I have always loved this story because it has gorgeous illustrations and the story is just so wonderful—almost like Cinderella. Recently, I found out this is a retelling of a classic Italian fairytale!
Stone Soup: An Old Tale | Told and pictured by Marcia Brown
This is among the few known retellings of a story about a town coming together to make soup out of a stone. This is the French version of Stone Soup, where three hungry soldiers enter a town for food. Seeing that the townspeople are stingy, they come up with a successful plan to outwit them. The soldiers convince the town that they will make a wonderful soup out of a stone. Of course, all of the townspeople must contribute: some add meat, others a carrot or two. And so it goes, until everyone leaves the feast satisfied, with all bellies full.

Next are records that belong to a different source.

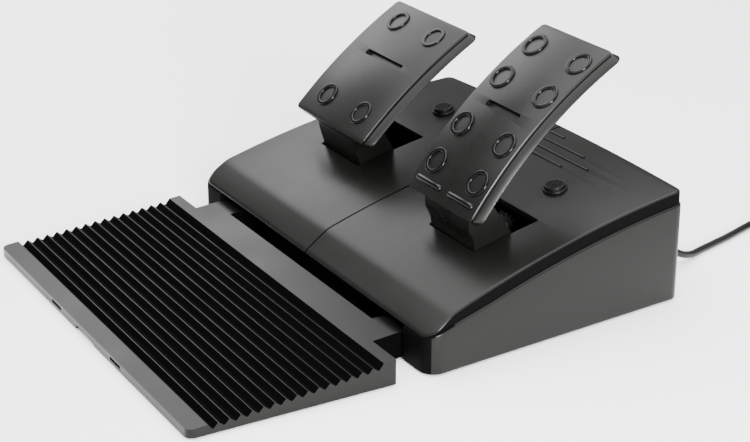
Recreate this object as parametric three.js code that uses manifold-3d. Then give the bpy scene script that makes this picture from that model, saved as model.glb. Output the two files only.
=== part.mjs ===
// A two-pedal unit for a racing wheel: a wedge housing with a brake and a throttle pedal,
// a ribbed heel plate hooked to its front, and the lead that plugs into the wheel.
// Millimetres, +X to the user's right, +Y away from the user, +Z up.
// The housing is drawn with y = 0 at its front lip and z = 0 at its underside, and one group
// then lifts it onto its feet and centres it over the origin.

import * as THREE from 'three';
import { mergeVertices } from 'three/addons/utils/BufferGeometryUtils.js';
import Module from 'manifold-3d';

const wasm = await Module();
wasm.setup();

// ---------------------------------------------------------------- driving dimensions

// Fits
const GAP = 0.3; // between pieces that touch
const RUN = 1.0; // between a moving piece and the opening that it runs in

// Housing
const FRONT_WIDTH = 240;
const BACK_WIDTH = 214;
const DEPTH = 155; // front lip to the back corners
const BACK_BOW = 4; // how far the back bulges past its corners
const LIP_HEIGHT = 18.4; // lower edge of the cover at the front
const CREASE_Y = 13.7; // where the steep front slope meets the main slope
const CREASE_HEIGHT = 28.4;
const BACK_HEIGHT = 58;
const SLOPE_RISE = 4.5; // how far the main slope bulges above its chord
const FLANK = 7; // height of the cover's own side strip
const SPLIT_BEND_Y = 40; // ahead of this the split runs straight down to the lip
const SHELL_WALL = 2.5;
const COVER_WALL = 2.5;
const COVER_INSET = 0.8; // the lower shell stands this much proud of the cover
const FRONT_CORNER = 8;
const BACK_CORNER = 5;
const GROOVE_WIDTH = 1.2; // the line down the middle of the cover
const GROOVE_DEPTH = 0.9;

// Feet
const FOOT_PROUD = 0.8;
const FOOT_RADIUS = 6;
const FOOT_THICK = 1.8;
const FRONT_FOOT = { y: 9, setIn: 11.2 };
const BACK_FOOT = { y: DEPTH - 33, setIn: 19.8 };
const HEEL_FOOT_RADIUS = 5;
const HEEL_FOOT = { setBack: 12, setIn: 19 };

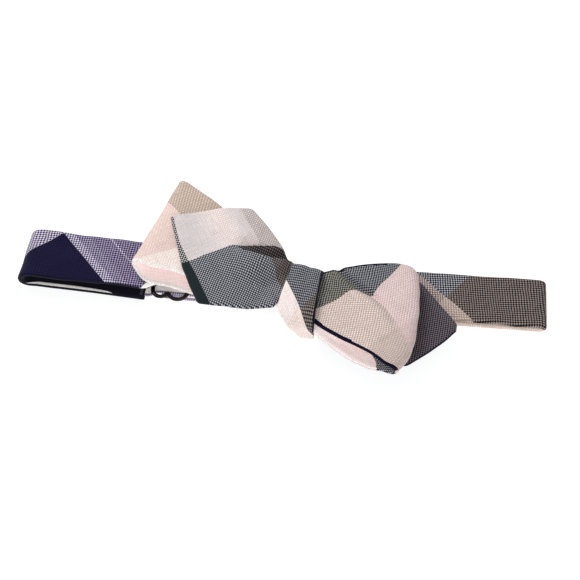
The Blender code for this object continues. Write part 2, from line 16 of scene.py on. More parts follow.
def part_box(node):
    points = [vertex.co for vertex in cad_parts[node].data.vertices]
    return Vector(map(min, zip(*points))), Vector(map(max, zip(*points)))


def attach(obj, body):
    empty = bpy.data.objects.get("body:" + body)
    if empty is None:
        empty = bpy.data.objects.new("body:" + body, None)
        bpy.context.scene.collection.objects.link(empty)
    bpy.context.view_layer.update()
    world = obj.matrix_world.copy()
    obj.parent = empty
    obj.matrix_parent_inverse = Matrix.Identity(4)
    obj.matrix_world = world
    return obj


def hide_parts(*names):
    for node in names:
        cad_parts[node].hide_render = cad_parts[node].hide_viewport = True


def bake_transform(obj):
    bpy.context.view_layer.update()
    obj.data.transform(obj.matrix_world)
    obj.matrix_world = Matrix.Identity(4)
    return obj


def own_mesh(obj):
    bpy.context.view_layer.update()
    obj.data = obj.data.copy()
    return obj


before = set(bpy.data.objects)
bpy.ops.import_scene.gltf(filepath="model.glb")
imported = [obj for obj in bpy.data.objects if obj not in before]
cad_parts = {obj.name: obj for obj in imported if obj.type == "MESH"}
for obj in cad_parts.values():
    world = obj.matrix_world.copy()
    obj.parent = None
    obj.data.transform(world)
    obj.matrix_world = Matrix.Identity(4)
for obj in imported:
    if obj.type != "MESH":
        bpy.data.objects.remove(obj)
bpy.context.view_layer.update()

MM = 0.001


def middle(node):
    low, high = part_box(node)
    return (low + high) / 2


# The design's own zero, found from the knot, whose middle is at (8, -11, 10) there.
ORIGIN = middle("knot_wrap_face") / MM - Vector((8.0, -11.0, 10.0))

CLOTH_T = 2.0  # lined cloth, slightly thinner than its solids so that layers clear each other
STRAP_T = 0.6
RIM = 1.1  # how far a rounded seam reaches in from the edge
BAND_YARN, WING_YARN = 0.64, 0.56  # spacing of the yarns
BAND_HIGH = 9.0  # the neckband's upper edge
BAND_Y, STRAP_HALF = -1.0, 8.7  # the strap's middle and half width
FRONT_Z, BACK_Z = 6.3, 1.1  # heights of the neckband's front runs under the knot and of its back runs
LEFT_TURN, RIGHT_TURN = -1.3, 0.8  # degrees that the neckband's two sides are turned on the table
KNOT_X, KNOT_HALF = 8.0, 7.0
BAND_START = 0.15  # from the knot's middle to the start of either side's cloth
LEFT_WING, RIGHT_WING = (6, -11), (10, -12)  # where the bow's two sides have their zero
LOOP_PAINTED_GLOW = 0.11  # painted glow: emission that brightens the loops' shaded insides


# ---------------------------------------------------------------- colours

def srgb(red, green, blue):
    """A screen colour from 0 to 255 as linear light."""
    return tuple(c / 12.92 if c <= 0.04045 else ((c + 0.055) / 1.055) ** 2.4
                 for c in (red / 255, green / 255, blue / 255))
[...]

This is a fun version of the priceless and classic story. For me, the tale is a reminder of what we can do together when we cooperate and share resources.
Steven McGuirl, Head of Acquisitions
I just finished Scoundrels & Spitballers: Writers and Hollywood in the 1930s, by Philippe Garnier, and for those interested in exploring the darker corners of American filmmaking history, I can't recommend it enough. Through an extensive series of interviews and deep dives into archives, Garnier has fashioned a very entertaining 'crazy quilt' of fact-packed profiles and anecdotes that provide fascinating insight into not only how Hollywood used and exploited writers in the 1930s, but just as importantly, how writers used and exploited Hollywood. Don't look for oft-repeated stories about Faulkner and Fitzgerald's "time in the sun." In Garnier's book, the marquee names are Nathanael West and James M. Cain, followed by Horace McCoy, Edward Anderson, Buzz Bezzerides, as well as a host of largely forgotten "tramp newspapermen," pulp and proletarian writers, bookstore workers, and drifters, drunkards and jailbirds that figure just as prominently. Some of the "informants" are just as interesting as the figures under discussion, and in many ways, this book is about memory and how history is recorded.
Other books I enjoyed in 2020 include Born Losers, Barbara Skelton's 1965 collection of New York City stories. Known more as a subject of gossip in the London literary world, Skelton was also a funny and sharp writer. It is not hard to imagine her rediscovery by fans of Elaine Dundy, Eve Babitz, or Nell Dunn. Frank Norris' McTeague, although sometimes clumsy (and occasionally offensive), was surprisingly difficult to put down, or to shake once finished. A Shelter for Bells, a collection by Austrian writer Hans Jürgen von der Wense—"... folklorist, wanderer, aphorist, poet, and mystagogue of the landscape"—beautifully sequenced and translated from 30,000 pages of Wense's writing, was a needed and cherished companion as the world seemed less and less familiar. You Talkin' To Me?: The Unruly History of New York English, by E.J. White (ebook also available), was a fun and fascinating look at the historical sociolinguistics of New York English. Finally, and perhaps most enjoyable of all, was revisiting John McPhee's The Pine Barrens about 25 years after I first read it. When it comes to perfectly pitched sentences, the accretion of carefully chosen details, it is hard to beat McPhee's skill at painting a mulit-faceted portrait of a place.